Capitol BldgThe supreme court of Massachusetts has ordered the state’s legislature, within 180 days, to revise the law to accommodate same-sex “marriage.” Judicial arrogance is nothing new, but this takes the cake. The court isn’t even pretending that it’s merely “interpreting” the law; it’s demanding that elected officials legislate a perversion of the ancient and universal understanding of the most basic social institution in the world.

Now it’s up to liberal Massachusetts to do what neither any other state nor the U.S. Congress has ever had the fortitude to do: impeach justices who flagrantly abuse their office and usurp power. If it fails to do so, there are indeed no limits.

Did anyone see this coming? Well, yes. A long time ago. When the law legitimated divorce, it effectively reduced marriage to the status of a more or less temporary sexual contract. It wasn’t only Catholics who saw that this might lead to anything, even if nobody could imagine that it would elevate even sodomy to equal status with natural relations.

On the other hand, maybe someone did imagine it, but refrained from predicting it for fear of sounding absurd and disgusting. G.K. Chesterton, prescient as always, wrote of “the superstition of divorce,” by which he meant that if there was such a thing as divorce, there was really no such thing as marriage. Elsewhere he pointed out that a law, like a dog, follows its own nature; when we make a law, its inner logic may lead to all sorts of consequences we can’t foresee.

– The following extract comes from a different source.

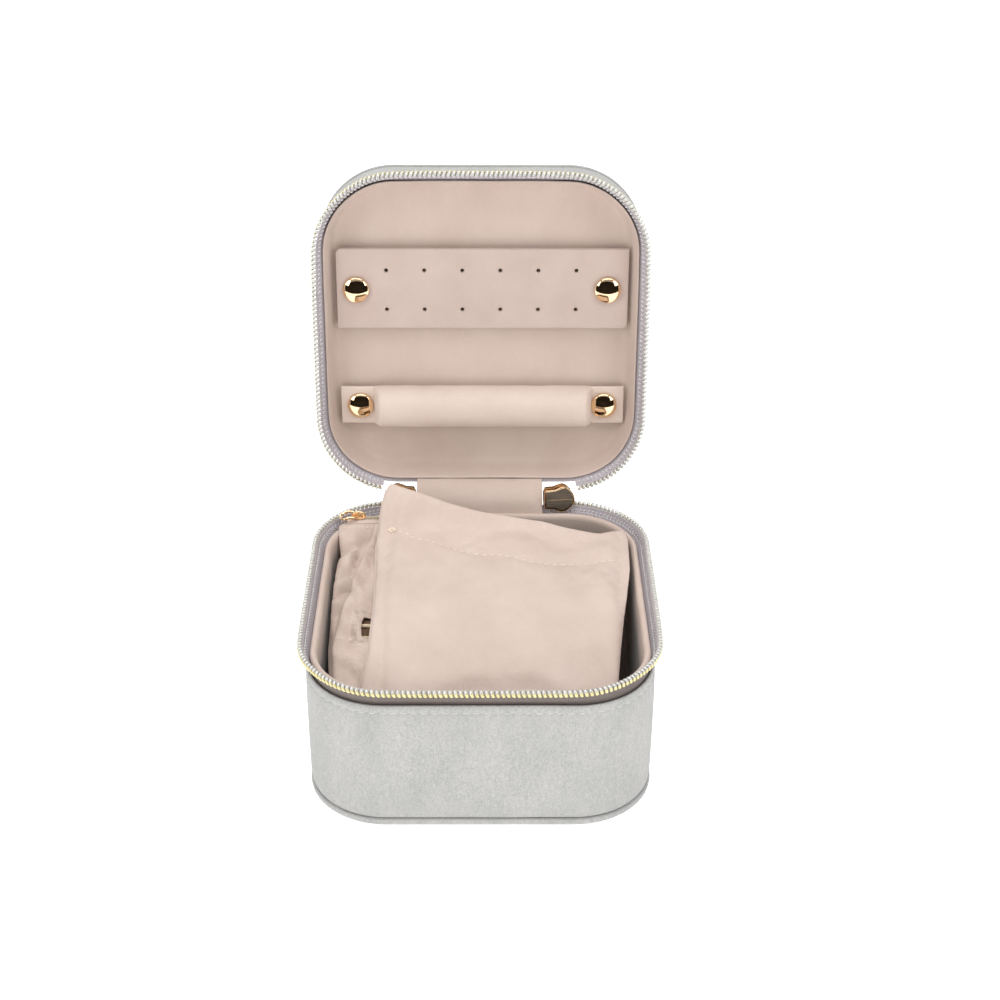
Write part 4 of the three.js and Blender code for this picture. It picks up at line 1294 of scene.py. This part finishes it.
# ---------------------------------------------------------------- camera, light and floor
def camera():
    data = bpy.data.cameras.new("camera")
    data.sensor_width, data.lens = 36, 64.2672
    data.clip_start, data.clip_end = 0.01, 50
    pitch, yaw, lean = math.radians(30.16), math.radians(-0.43), math.radians(0.24)
    ahead = Vector((-math.sin(yaw) * math.cos(pitch), math.cos(yaw) * math.cos(pitch), -math.sin(pitch)))
    right = Vector((math.cos(yaw), math.sin(yaw), 0))
    up = right.cross(ahead)
    x = right * math.cos(lean) + up * math.sin(lean)
    y = -right * math.sin(lean) + up * math.cos(lean)
    eye = bpy.data.objects.new("camera", data)
    turn = Matrix((x, y, -ahead)).transposed().to_4x4()
    place = Vector((2.37, -470.42, 356.57)) * MM
    eye.matrix_world = Matrix.Translation(place) @ turn
    scene.collection.objects.link(eye)
    scene.camera = eye


def lamp(name, place, target, size, power):
    """A white rectangular lamp. Places and sizes are in metres."""
    data = bpy.data.lights.new(name, "AREA")
    data.shape, data.size, data.size_y = "RECTANGLE", *size
    data.energy = power
    light = bpy.data.objects.new(name, data)
    light.location = place
    light.rotation_euler = (Vector(target) - Vector(place)).to_track_quat("-Z", "Y").to_euler()
    scene.collection.objects.link(light)


def studio():
    world = bpy.data.worlds.new("world")
    world.use_nodes = True
    background = world.node_tree.nodes["Background"]
    background.inputs["Color"].default_value = (1, 1, 1, 1)
    # The room is plain white to look at, and gives a softer light than that.
    path = world.node_tree.nodes.new("ShaderNodeLightPath")
    strength = world.node_tree.nodes.new("ShaderNodeMapRange")
    strength.inputs["To Min"].default_value, strength.inputs["To Max"].default_value = 0.40, 1.0
    world.node_tree.links.new(path.outputs["Is Camera Ray"], strength.inputs["Value"])
    world.node_tree.links.new(strength.outputs["Result"], background.inputs["Strength"])
    scene.world = world
    lamp("overhead", (0.0, -0.22, 1.5), (0, 0, 0), (1.6, 1.3), 16.6)
    lamp("front_fill", (0.0, -1.25, 0.22), (0, 0, 0.08), (1.1, 0.4), 2.2)
    lamp("back_light", (0.0, 1.0, 0.65), (0, 0.08, 0.16), (0.7, 0.3), 5.0)
    lamp("left_box", (-0.66, -0.52, 0.52), (0, 0, 0.06), (0.34, 0.42), 1.7)
    lamp("right_box", (0.66, -0.52, 0.52), (0, 0, 0.06), (0.34, 0.42), 1.4)


def backdrop(name, corners, faces, look):
    """A piece of the studio, not of the case."""
    mesh = bpy.data.meshes.new(name)
    mesh.from_pydata(corners, [], faces)
    mesh.materials.append(look.material)
    item = bpy.data.objects.new(name, mesh)
    scene.collection.objects.link(item)
    return item


def floor():
    floor_look = Graph("floor", Roughness=0.9)
    floor_look.shader.inputs["Base Color"].default_value = (0.93, 0.93, 0.93, 1)
    floor_look.shader.inputs["Emission Color"].default_value = (1, 1, 1, 1)
    # It glows a little, and more from 1.5 m out, where the lamps no longer reach, so there is no horizon.
    away = floor_look.add("ShaderNodeVectorMath", operation="LENGTH")
    floor_look.tree.links.new(floor_look.place["Object"], away.inputs[0])
    glow = floor_look.span(away.outputs["Value"], 1.5, 4.0, 0.5, 0.75)
    floor_look.tree.links.new(glow, floor_look.shader.inputs["Emission Strength"])
    far = 40
    corners = [(-far, -far, 0), (far, -far, 0), (far, far, 0), (-far, far, 0)]
    backdrop("floor", corners, [(0, 1, 2, 3)], floor_look)


def flags():
    """Black flags, which only reflections see, to darken polished metal. The front one is an arch."""
    flag_look = Graph("flag", Roughness=1.0)
    flag_look.shader.inputs["Base Color"].default_value = (0.012, 0.010, 0.008, 1)
    flag_look.shader.inputs["Specular IOR Level"].default_value = 0.0
    shapes = {  # the degrees it spreads to each side, the way it faces, and rows of (distance, height)
        "front_flag": (72, 0, ((0.21, 0.004), (1.0, 0.10), (1.12, 0.5), (1.12, 1.05))),
        "back_flag": (9, 180, ((0.80, 0.02), (0.84, 0.60))),
    }
    steps = 33
    for name, (spread, facing, rows) in shapes.items():
        corners = []
        for far, z in rows:
            for a in np.radians(np.linspace(-spread, spread, steps)):
                reach = far / math.cos(a) if z < 0.01 else far  # the edge on the floor is straight
                turn = a + math.radians(facing)
                height = z * math.cos(a) ** 1.6 if z > 0.2 else z
                corners.append((reach * math.sin(turn), -reach * math.cos(turn), height))
        flag = backdrop(name, corners, skin(len(rows), steps, ring=False), flag_look)
        flag.visible_camera = flag.visible_diffuse = flag.visible_shadow = flag.visible_transmission = False


camera()
studio()
floor()
flags()
scene.view_settings.view_transform = "Standard"
shell()
zips()
linings()
hinge()
card()
roll()
caps()
sliders()
pouches()
drawstring()
zipped()

for node in ("base_bottom", "base_wall", "tray_floor", "lid_wall", "lid_top"):
    finish_node(f"{node}_board", BOARD)
finish_node("lid_foam_pad", BOARD)
for node in ("card_left", "card_right", "roll_left", "roll_right"):
    finish_node(f"snap_socket_{node}", ROSE_GOLD)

Many people did foresee that divorce would, quite logically, reduce marriage to the level of fornication; but they should also have seen that it would, just as logically, reduce marriage to the level of sodomy.

As the “gay” Catholic pundit Andrew Sullivan recently crowed, “We are all sodomites now.” He meant that by accepting contraception as normal, the great majority of Americans have surrendered any basis for condemning homosexual acts.

Even more recently, Sullivan has written that he can no longer bear to attend Mass, because of the Church’s “intolerance” of homosexuality. Since he has also announced that he is HIV-positive, you might think he’d have certain second thoughts; but apparently not. Apparently St. Paul’s warnings to the Romans about the natural penalties of sodomy — written long before anyone had heard of AIDS — prove only that St. Paul was “homophobic.” Of course in those days we were not all sodomites yet.

“The world’s gone mad today, And good’s bad today,” as the (sodomite) Cole Porter wrote in “Anything Goes.” Prophetic, eh? Two or three generations ago even a sodomite could see where we were headed! And today, a sodomite who dares to call himself a Catholic actually celebrates the fact that we have now gotten there. Congratulations, Mr. Sullivan.

I once knew a man, now dead, who had divorced, left the Church, and married a divorced Catholic woman with two children. He knew what the Church had to say about that. He knew what his pious parents thought about it. Did he complain about the Church’s “intolerance”?

Never. He taught his stepchildren to say grace before meals and sometimes took them to Mass. One of them, in fact, became a Catholic in large part because of his influence, though he didn’t realize it.

That was my stepfather. I was the boy. I never heard him breathe a word against the Church. He never confided his feelings to me, but after I became a Catholic I slowly came to understand. He could commit what he knew were sins, but he couldn’t bear to try to justify them to a child. Unlike so many lapsed Catholics, he never suggested that he was right and the Church was wrong. Dear old man, whatever your sins, may God have mercy on you for that! In spite of everything, you taught me humility, grace, and charity.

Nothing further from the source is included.